Forra, misteriosamente attratto in un primo tempo e poi definitivamente sconcertato dalla meschinità di quelli che lo circondano, si inabissa pian piano nei meandri della sua coscienza.
Dinanzi allo scacco definitivo, al fallimento come condanna metafisica, il supplente d'inglese depone le armi, suonando la ritirata in direzione del labirinto della psiche.
Di conseguenza, le pagine del romanzo cominciano a popolarsi di voci che tormentano, di squallide e surreali visioni: la narrazione di fatti e incontri cede il passo alla pagine di diario, nella seconda parte.
Una sorta di lucido censimento della follia, un registro delle presenze di personaggi imperiosi e sadici, dediti alla fornicazione, alla blasfemia, alla tortura.
Qui, l'urlo di un animo atterrito si unisce al lamento di una carne dolorante, e i corpi che copulano, si frustano, torturandosi sino all'inverosimile, diventano l'immagine di un mondo che ha smarrito l'indirizzo della divinità.
Da tutto ciò, deriva l'accelerazione claustrofobica che il romanzo registra alla fine: alla luce del sole, pallido e malato, si sostituisce quella artificiale e impietosa della sala operatoria. Prendendo pian piano forma una mostruosa coreografia, nella quale l'orgasmo si fa delirante metronomo di un'esistenza votata all'insuccesso.

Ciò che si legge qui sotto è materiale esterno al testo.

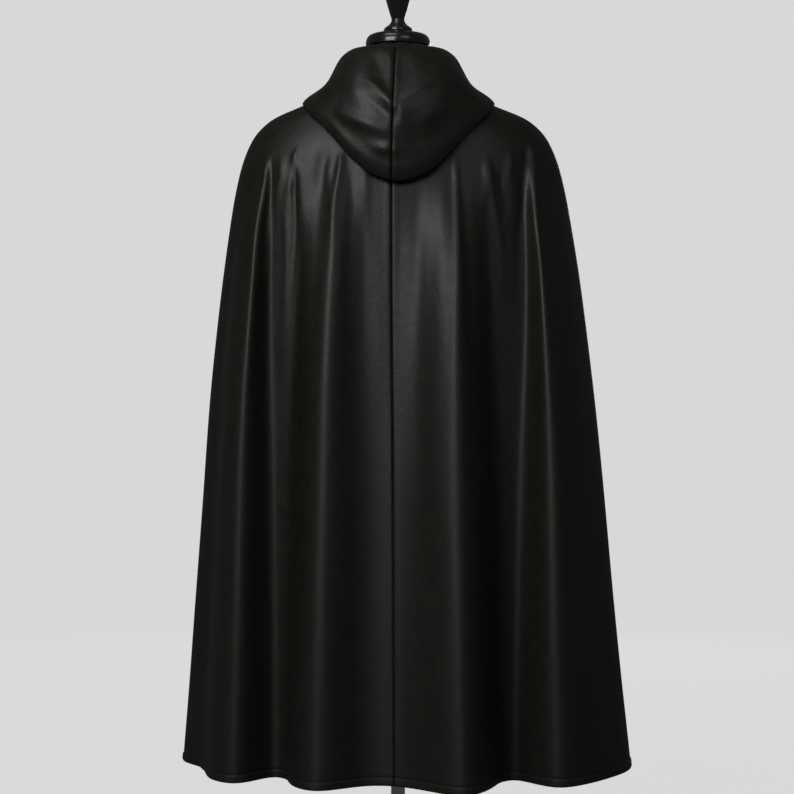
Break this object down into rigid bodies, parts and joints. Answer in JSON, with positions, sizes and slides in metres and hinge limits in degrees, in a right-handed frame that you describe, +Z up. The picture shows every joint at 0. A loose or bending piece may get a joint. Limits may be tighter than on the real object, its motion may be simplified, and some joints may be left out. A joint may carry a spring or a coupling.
{
  "type": "hooded cloak on dress form",
  "caption": "Full-length hooded leather cloak in deep hanging folds, hood lowered on the back, resting on a limbless dress form with a turned finial, pole and round base.",
  "frame": {"origin": "on the floor, at the middle of the round base", "axes": "+Z up, +X to the wearer's left, +Y to the wearer's back, which is the side with the lowered hood"},
  "size_m": [0.8001, 0.678, 1.675],
  "materials": {
    "black_leather": "smooth, soft sheen",
    "black_metal": "satin",
    "black_jersey": "matte knit",
    "black_lacquered_wood": "gloss lacquer",
    "bright_steel": "polished"
  },
  "bodies": {
    "root": {"back_left": "black_leather", "back_right": "black_leather", "front_left": "black_leather", "front_right": "black_leather", "hood_left": "black_leather", "hood_right": "black_leather", "neck_tab": "black_leather", "stud_left": "black_metal", "stud_right": "black_metal", "dress_form": "black_jersey", "neck_cap": "black_lacquered_wood", "finial": "black_lacquered_wood", "torso_plate": "black_metal", "pole": "bright_steel", "base": "black_metal"}
  },
  "joints": []
}
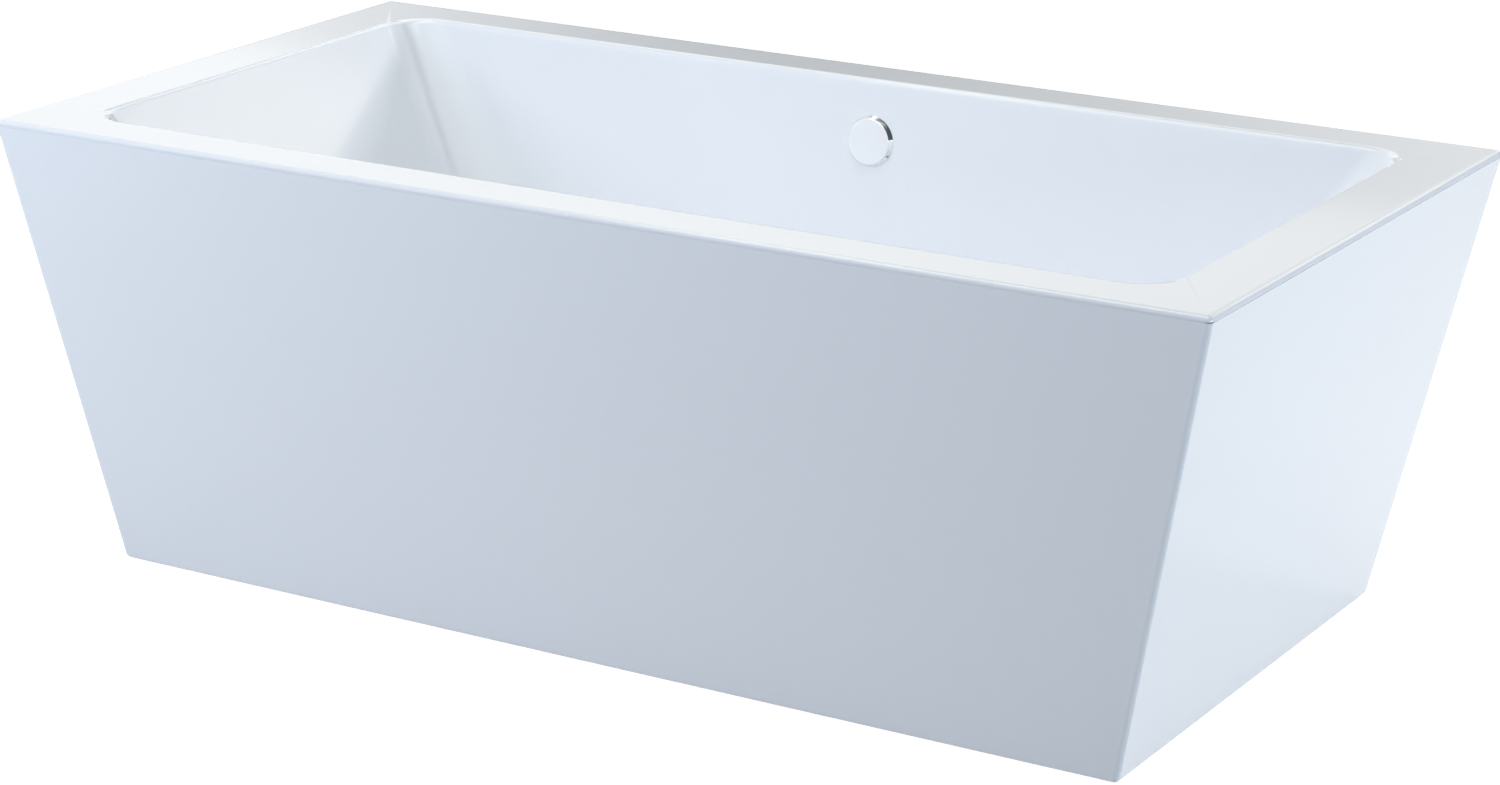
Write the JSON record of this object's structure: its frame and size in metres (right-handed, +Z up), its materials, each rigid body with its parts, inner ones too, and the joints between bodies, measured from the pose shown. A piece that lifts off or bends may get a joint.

Ma attenzione: il supplente non sarebbe quel grande romanzo che è, se la materia narrativa di Fiore non avesse trovato via libera lungo una carreggiata solitaria, e soprattutto divaricata rispetto alle mode di quegli anni.
Come giustamente mise in luce Giorgio Caprone, recensendo il romanzo su "La Nazione" del 24 ottobre 1964: "In tanto scrivere convulso e in tanto diluviare di novità tutte epidermiche, è senza dubbio di conforto un libro come questo, dove non è difficile trovare la conferma di come la vera e concreta novità non possa consistere tutta e soltanto nella scrittura, ma più propriamente in qualcosa che sta sotto di essa, e vale a dire nella sostanza: nello stile".
No stile spigoloso e sgraziato fatto di corto circuiti e di scosse elettriche.